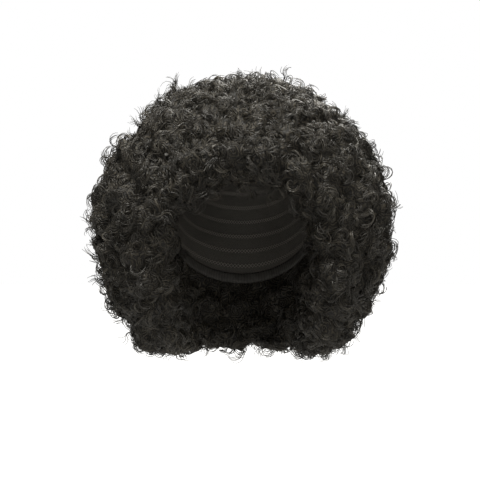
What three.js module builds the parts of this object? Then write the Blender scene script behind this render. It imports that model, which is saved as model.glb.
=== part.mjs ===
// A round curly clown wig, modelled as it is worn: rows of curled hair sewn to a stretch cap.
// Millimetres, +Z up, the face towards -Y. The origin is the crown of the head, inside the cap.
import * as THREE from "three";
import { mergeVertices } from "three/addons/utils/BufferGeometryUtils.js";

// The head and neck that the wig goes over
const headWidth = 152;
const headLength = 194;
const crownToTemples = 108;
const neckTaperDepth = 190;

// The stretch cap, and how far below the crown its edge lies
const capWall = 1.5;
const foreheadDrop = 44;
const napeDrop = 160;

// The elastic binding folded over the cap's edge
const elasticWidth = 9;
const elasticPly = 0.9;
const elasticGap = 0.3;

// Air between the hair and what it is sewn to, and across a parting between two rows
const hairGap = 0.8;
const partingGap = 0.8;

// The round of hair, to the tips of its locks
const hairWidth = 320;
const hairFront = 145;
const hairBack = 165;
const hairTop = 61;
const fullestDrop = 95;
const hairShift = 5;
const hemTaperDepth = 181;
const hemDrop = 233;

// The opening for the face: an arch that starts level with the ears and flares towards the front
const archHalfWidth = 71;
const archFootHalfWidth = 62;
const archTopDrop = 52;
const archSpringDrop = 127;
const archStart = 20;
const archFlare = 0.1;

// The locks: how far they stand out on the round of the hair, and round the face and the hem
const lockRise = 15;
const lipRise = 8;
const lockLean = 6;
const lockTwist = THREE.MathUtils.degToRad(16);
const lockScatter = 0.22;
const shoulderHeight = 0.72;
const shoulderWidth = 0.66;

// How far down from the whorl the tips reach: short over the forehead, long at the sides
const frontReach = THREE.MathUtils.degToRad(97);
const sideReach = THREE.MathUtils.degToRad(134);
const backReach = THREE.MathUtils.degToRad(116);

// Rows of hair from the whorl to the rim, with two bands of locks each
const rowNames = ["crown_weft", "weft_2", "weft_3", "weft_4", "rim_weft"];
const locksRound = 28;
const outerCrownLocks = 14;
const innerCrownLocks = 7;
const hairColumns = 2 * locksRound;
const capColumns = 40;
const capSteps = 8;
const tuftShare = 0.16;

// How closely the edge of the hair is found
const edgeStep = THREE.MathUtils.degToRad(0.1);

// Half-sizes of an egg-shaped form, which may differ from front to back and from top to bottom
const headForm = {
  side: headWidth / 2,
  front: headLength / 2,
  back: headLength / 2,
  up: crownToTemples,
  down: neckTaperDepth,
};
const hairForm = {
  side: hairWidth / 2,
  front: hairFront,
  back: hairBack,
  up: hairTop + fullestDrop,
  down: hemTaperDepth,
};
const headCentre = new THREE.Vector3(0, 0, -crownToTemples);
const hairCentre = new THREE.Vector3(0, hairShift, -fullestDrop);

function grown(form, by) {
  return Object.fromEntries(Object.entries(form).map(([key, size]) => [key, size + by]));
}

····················

◆ **REQUIRED TASK**: Find all lines holding the string "which" and copy them.

◆ **FINISHED EXERCISE**:
What three.js module builds the parts of this object? Then write the Blender scene script behind this render. It imports that model, which is saved as model.glb.
// Half-sizes of an egg-shaped form, which may differ from front to back and from top to bottom